What about vision or ideology? Can Riyadh even be taken seriously as promoting some contemporary Islamistvision for the future governance of the region? Its denunciations of the Muslim Brotherhood or Iran as “terrorist” is largely unreal. Many countries like Turkey and Qatar view the Brotherhood as the most promising vehicle for the further evolution of Islamist thinking and politics in the direction of greater democratic practice; while the Brotherhood still has much to learn, and needs more governing experience, it has demonstrated a slow grudging but real acceptance of concepts of a democratic multicultural society. To denounce what is probably the most moderate and experienced Islamic movement in the Arab world in favor of the Wahhabi model of a closed political and social order can hardly be called Islamic leadership.
If not an Islamist vision, then what about Arab nationalism—another key ideological strand woven through modern Arab history? Nationalism, even regional nationalism, can also provide a potentially legitimate basis for mobilizing public opinion towards political, social, economic and international goals. Yet Riyadh has no presence on this podium either. Ironically, even calls for a just settlement in Palestine—the preeminent demand for political and social injustice in the region—does not figure in Saudi rhetoric; indeed it even seeks cooperation with Israel in order to promote its anti-Syrian, anti-Muslim Brotherhood, anti-Iran rhetoric. No nationalist appeal here.
OK, what about some possible left-of-center agenda—one that would call for social justice, greater equality of life in the region that is already divided by a massive gap of haves and have-nots?
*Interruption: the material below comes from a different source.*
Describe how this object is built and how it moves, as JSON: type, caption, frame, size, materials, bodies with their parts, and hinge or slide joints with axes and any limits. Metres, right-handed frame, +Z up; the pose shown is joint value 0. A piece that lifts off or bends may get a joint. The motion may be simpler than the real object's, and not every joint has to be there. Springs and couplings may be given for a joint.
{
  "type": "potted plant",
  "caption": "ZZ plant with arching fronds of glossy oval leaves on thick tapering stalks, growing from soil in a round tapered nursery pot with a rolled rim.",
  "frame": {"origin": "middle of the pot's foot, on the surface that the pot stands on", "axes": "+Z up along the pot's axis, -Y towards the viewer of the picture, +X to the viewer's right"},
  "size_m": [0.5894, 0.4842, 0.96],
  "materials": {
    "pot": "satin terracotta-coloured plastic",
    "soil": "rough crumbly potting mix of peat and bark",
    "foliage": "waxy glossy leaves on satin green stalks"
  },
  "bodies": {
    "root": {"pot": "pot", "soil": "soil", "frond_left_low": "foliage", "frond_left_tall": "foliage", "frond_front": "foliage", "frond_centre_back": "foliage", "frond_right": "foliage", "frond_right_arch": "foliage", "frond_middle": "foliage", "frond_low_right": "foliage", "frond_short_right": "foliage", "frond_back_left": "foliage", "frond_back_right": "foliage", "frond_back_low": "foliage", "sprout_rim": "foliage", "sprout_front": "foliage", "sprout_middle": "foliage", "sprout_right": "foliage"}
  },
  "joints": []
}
A socialist call for reform could have some regional resonance (although it would have to do better than the false starts of “Arab socialism” of the past. ) Yet Riyadh despises this ideological trend too.
Liberalism? Riyadh makes no call for democracy, liberal governance, pluralism, open society—the liberal democratic westernizing agenda.
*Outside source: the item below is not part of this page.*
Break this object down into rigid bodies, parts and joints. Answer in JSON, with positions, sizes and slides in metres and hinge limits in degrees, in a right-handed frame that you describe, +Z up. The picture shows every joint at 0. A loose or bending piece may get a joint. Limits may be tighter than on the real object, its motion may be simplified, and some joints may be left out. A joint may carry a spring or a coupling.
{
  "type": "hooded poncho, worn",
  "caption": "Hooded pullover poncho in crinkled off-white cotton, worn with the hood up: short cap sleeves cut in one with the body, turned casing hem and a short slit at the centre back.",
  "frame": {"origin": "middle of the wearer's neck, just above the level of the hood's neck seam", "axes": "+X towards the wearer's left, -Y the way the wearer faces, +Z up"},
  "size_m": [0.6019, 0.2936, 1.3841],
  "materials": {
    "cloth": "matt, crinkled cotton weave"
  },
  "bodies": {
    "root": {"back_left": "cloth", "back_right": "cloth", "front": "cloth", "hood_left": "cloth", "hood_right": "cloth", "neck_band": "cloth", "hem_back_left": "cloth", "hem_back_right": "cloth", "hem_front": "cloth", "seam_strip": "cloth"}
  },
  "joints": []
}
Saudi Arabia thus seems to fail in every single particular of advancing some form—any form—of vision or ideology for the future of the Middle East. Instead it opts to promote absurdly hyped fears about Iranian intentions and capabilities in the Gulf, while issuing sweeping denunciations of Shi’ite Islam as the leading source of sectarian hostility and violence. It strikes out in fearful defensiveness.
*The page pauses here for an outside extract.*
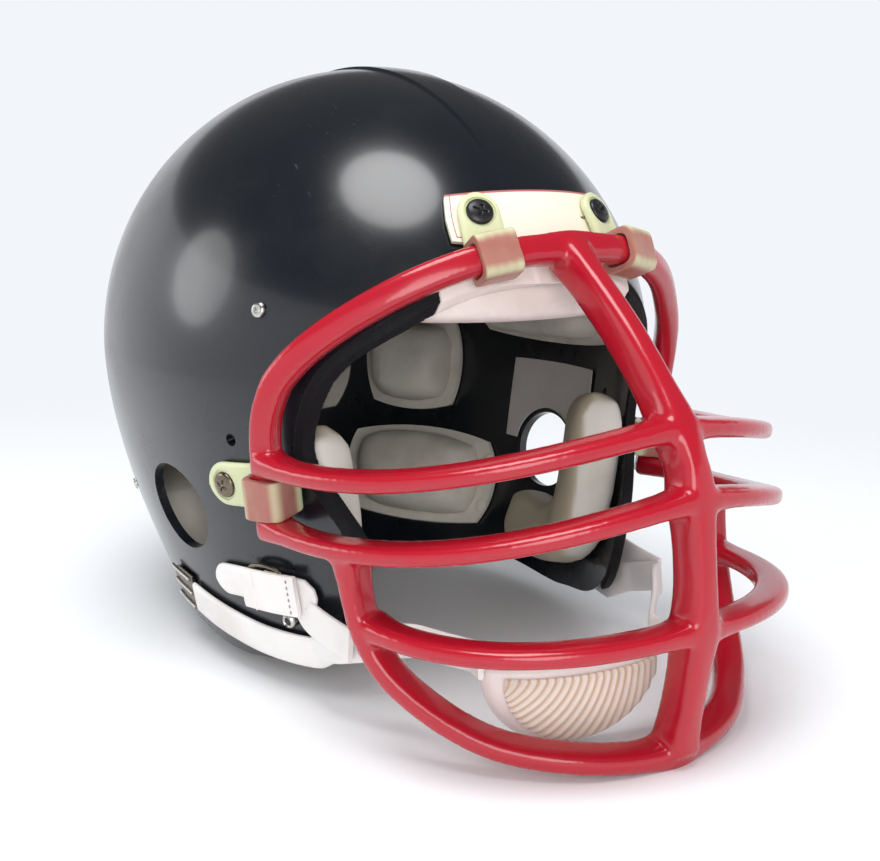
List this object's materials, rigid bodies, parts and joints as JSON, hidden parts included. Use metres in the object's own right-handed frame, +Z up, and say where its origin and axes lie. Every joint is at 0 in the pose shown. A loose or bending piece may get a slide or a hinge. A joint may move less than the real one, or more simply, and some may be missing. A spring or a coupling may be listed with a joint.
{
  "type": "football helmet",
  "caption": "Football helmet with a black shell, red moulded face mask on four clips, padded liner, jaw pads and a chin cup on straps",
  "frame": {"origin": "bottom centre of the whole helmet, on the floor that it rests on", "axes": "+Z up, -Y the way the wearer looks, X = 0 the plane between the left and the right halves"},
  "size_m": [0.224, 0.3624, 0.2494],
  "materials": {
    "shell_black": "glossy moulded shell with faint scuffs",
    "trim_rubber": "matt black edge bead",
    "plate_cream": "satin plate",
    "mask_red": "glossy moulded bars",
    "clip_plastic": "translucent clip",
    "screw_black": "blackened screw",
    "screw_steel": "plated steel",
    "liner_vinyl": "aged vinyl over foam",
    "brow_vinyl": "soft vinyl",
    "jaw_vinyl": "smooth vinyl over foam",
    "tag_film": "bare film",
    "strap_vinyl": "coated webbing",
    "cup_vinyl": "soft vinyl",
    "cup_cover_vinyl": "ribbed cover"
  },
  "bodies": {
    "helmet": {"back_pad": "liner_vinyl", "brow_pad": "brow_vinyl", "crown_front_pad": "liner_vinyl", "crown_rear_pad": "liner_vinyl", "crown_side_pad_left": "liner_vinyl", "crown_side_pad_right": "liner_vinyl", "edge_trim": "trim_rubber", "facemask": "mask_red", "front_plate": "plate_cream", "front_strap_left": "strap_vinyl", "front_strap_right": "strap_vinyl", "front_tab_left": "strap_vinyl", "front_tab_right": "strap_vinyl", "inner_tag": "tag_film", "jaw_pad_left": "jaw_vinyl", "jaw_pad_right": "jaw_vinyl", "keeper_left": "strap_vinyl", "keeper_right": "strap_vinyl", "liner_screw_left": "screw_steel", "liner_screw_right": "screw_steel", "neck_pad_left": "liner_vinyl", "neck_pad_right": "liner_vinyl", "pad_rivet_left_1": "liner_vinyl", "pad_rivet_left_2": "liner_vinyl", "pad_rivet_right_1": "liner_vinyl", "pad_rivet_right_2": "liner_vinyl", "rear_rivet_left": "screw_steel", "rear_rivet_right": "screw_steel", "rear_side_pad_left": "liner_vinyl", "rear_side_pad_right": "liner_vinyl", "rear_strap_left": "strap_vinyl", "rear_strap_right": "strap_vinyl", "shell": "shell_black", "side_clip_left": "clip_plastic", "side_clip_nut_left": "screw_steel", "side_clip_nut_right": "screw_steel", "side_clip_right": "clip_plastic", "side_clip_screw_left": "screw_steel", "side_clip_screw_right": "screw_steel", "side_pad_left": "liner_vinyl", "side_pad_right": "liner_vinyl", "strap_hook_left": "screw_steel", "strap_hook_right": "screw_steel", "strap_snap_left": "screw_steel", "strap_snap_right": "screw_steel", "top_clip_left": "clip_plastic", "top_clip_nut_left": "screw_steel", "top_clip_nut_right": "screw_steel", "top_clip_right": "clip_plastic", "top_clip_screw_left": "screw_black", "top_clip_screw_right": "screw_black"},
    "chin_strap": {"chin_cup": "cup_vinyl", "cup_cover": "cup_cover_vinyl", "chin_strap_left": "strap_vinyl", "chin_strap_right": "strap_vinyl"}
  },
  "joints": [
    {"name": "chin_strap_swing", "type": "hinge", "parent": "helmet", "child": "chin_strap", "pos_m": [0, -0.0754, 0.03], "axis": [1, 0, 0], "range_deg": [-35, 70]}
  ]
}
Sadly, another leadership claimant, Egypt, has similarly excluded itself from the ranks of any claim to regional leadership, in its own absence of ideological vision, its suppression of democratic practice, and criminalization of the Muslim Brotherhood—still the single biggest civil movement in Egypt. Nor does Cairo issue any calls for a broad Arab approach to common regional problems; it rather retains its corrupt Mubarak-era business elites and coddled military elites, pinning its hopes on serving as praetorian guard to the Gulf states. Does anyone really believe that Egyptian forces will one day ride in to save the day against some imminent Normandy-type landing of Iranian forces on the southern shores of the Gulf?
President Obama’s 14 May Camp David summit with Gulf leaders consists of oil states that (mostly) buy into Riyadh’s counterrevolutionary rhetoric. Certainly there are legitimate regional issues to be discussed—about the kinds of institutions required to manage long-range cooperation on political, economic, social and security issues. But the GCC is not a meaningful venue. How can the US talk about the “architecture of Gulf security” or regional security arrangements, when the two of the leading powers of the Gulf, Iran and Iraq, are not even invited? What kind of leadership can emerge from this kind of crippled and truncated summit?
President Obama has at least wisely declined to underwrite an unwise GCC proposal for a US “defense treaty” with these six states. That is the beginning of wisdom.
In the meantime we still look around for anything that can pass for forward-looking leadership among the Arab states these days. Unfortunately it’s not to be found in Riyadh.